Une sanction doublement ressentie

Dès que l’occasion s’y prête, on a toujours l’habitude d’expédier un commis de l’Etat dans un patelin reculé du territoire national pour le sanctionner. Une conduite fréquente chez les décideurs pour donner l’exemple aux autres  citoyens plus dévoués et fidèles au système établi. Si ce comportement semble être drastique pour la personne concernée, il l’est également pour la localité d’accueil des agents «indésirables».

En effet, il est insoutenable de constater que ces coins délaissés du Royaume ne soient bons, en fin de compte, que pour punir les «contrevenants». La frustration est alors doublement ressentie. Tout d’abord, elle constitue pour la victime renvoyée, un lourd fardeau moral. Ce sentiment de rejet pèsera dans son rapport avec le lieu de sanction et son nouvel entourage qui ne parvient nullement à tolérer son existence dans ses murs.

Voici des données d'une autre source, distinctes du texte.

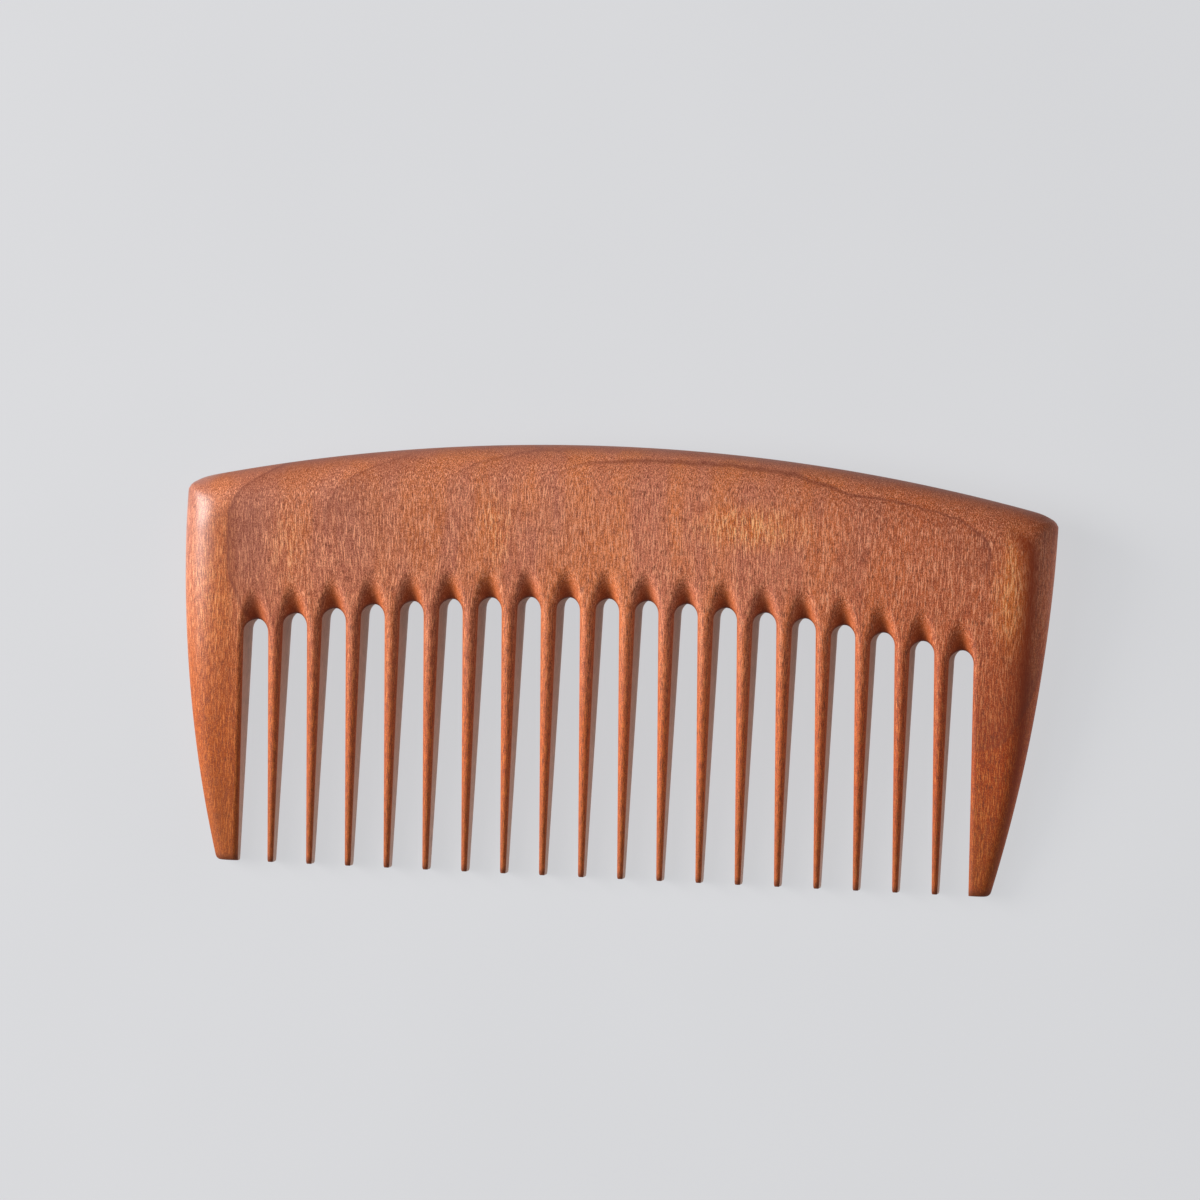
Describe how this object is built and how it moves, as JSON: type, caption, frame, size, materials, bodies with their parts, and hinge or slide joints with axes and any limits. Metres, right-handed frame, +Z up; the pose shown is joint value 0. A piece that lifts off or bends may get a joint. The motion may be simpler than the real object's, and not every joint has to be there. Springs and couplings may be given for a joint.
{
  "type": "wooden comb",
  "caption": "Wide-tooth hair comb cut from one piece of wood, with an arched rounded back, tapered teeth and two broad end guards, lying on its rear face.",
  "frame": {"origin": "Centre of the comb's box on the surface that it lies on, under its rear face.", "axes": "+X runs along the back towards the slightly broader guard, +Y points from the tips of the teeth to the back, and +Z points up out of the front face."},
  "size_m": [0.1199, 0.0588, 0.0112],
  "materials": {
    "wood": "oiled reddish-brown fruitwood, satin, with fine short grain flecks and faint dark growth lines"
  },
  "bodies": {
    "root": {"comb": "wood"}
  },
  "joints": []
}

D’autre part, les populations de ces zones purgatoires sont, de plus en plus, mal à l’aise à l’idée de savoir que leur localité n’est autre qu’un camp d’exil pour «les fauteurs». Cette sensation est d’autant plus morose qu’elle donne la certitude que le pays est réellement scindé en régions «utiles» et «inutiles», pour parapher cette distinction révolue, aux connotations coloniales. On déplorera alors le maintien de cette attitude ségrégative à ce niveau, au point de semer une profonde réaction d’indignation chez des citoyens frappés par la privation et l’exclusive.

Le fait de s’entêter à se comporter de la sorte, en termes de mesures disciplinaires adoptées à l’encontre de hauts fonctionnaires de l’Etat donne bien la preuve que ces espaces sont ignorés et délaissés, excepté pour réprimer les dissidents. C’est ainsi que dans la conscience collective des marocains, des villes « en marge » telles Bouarfa, Foum Zguid, M’hamed Ghizlane, Assa Zag et bien d’autres sont toujours considérés comme des endroits de prédilection pour infliger un châtiment de supplice à tel ou tel chef de service extérieur déchu de ses fonctions dans une métropole du centre. En fait, on ne saurait guère procéder par discrimination sélective vis-à-vis des cadres, de manière à concentrer les affectations dans les villes «favorisées» et marginaliser celles se trouvant dans ce qu’on appelle communément le Maroc profond.

Plus question alors de considérer ces contrées se trouvant dans les confins du pays comme des lieux de «séquestration» pour tous ceux ou celles ayant, peut-être, commis des «gaffes» administratives. En se conduisant de cette façon, on ne fait, en conséquence qu’enfoncer le clou pour ces citoyens qui ressentent de la vexation devant de telles intimidations. Il y a bien mille manières de rappeler à l’ordre tous ceux qui ont failli à leurs obligations, surtout pas au détriment des concitoyens profondément affectés dans leur amour propre. Ni la Constitution qui stipule la justice territoriale et sociale, ni les droits humains qui promulguent la préservation de la dignité ne permettent de tels dérapages abusifs.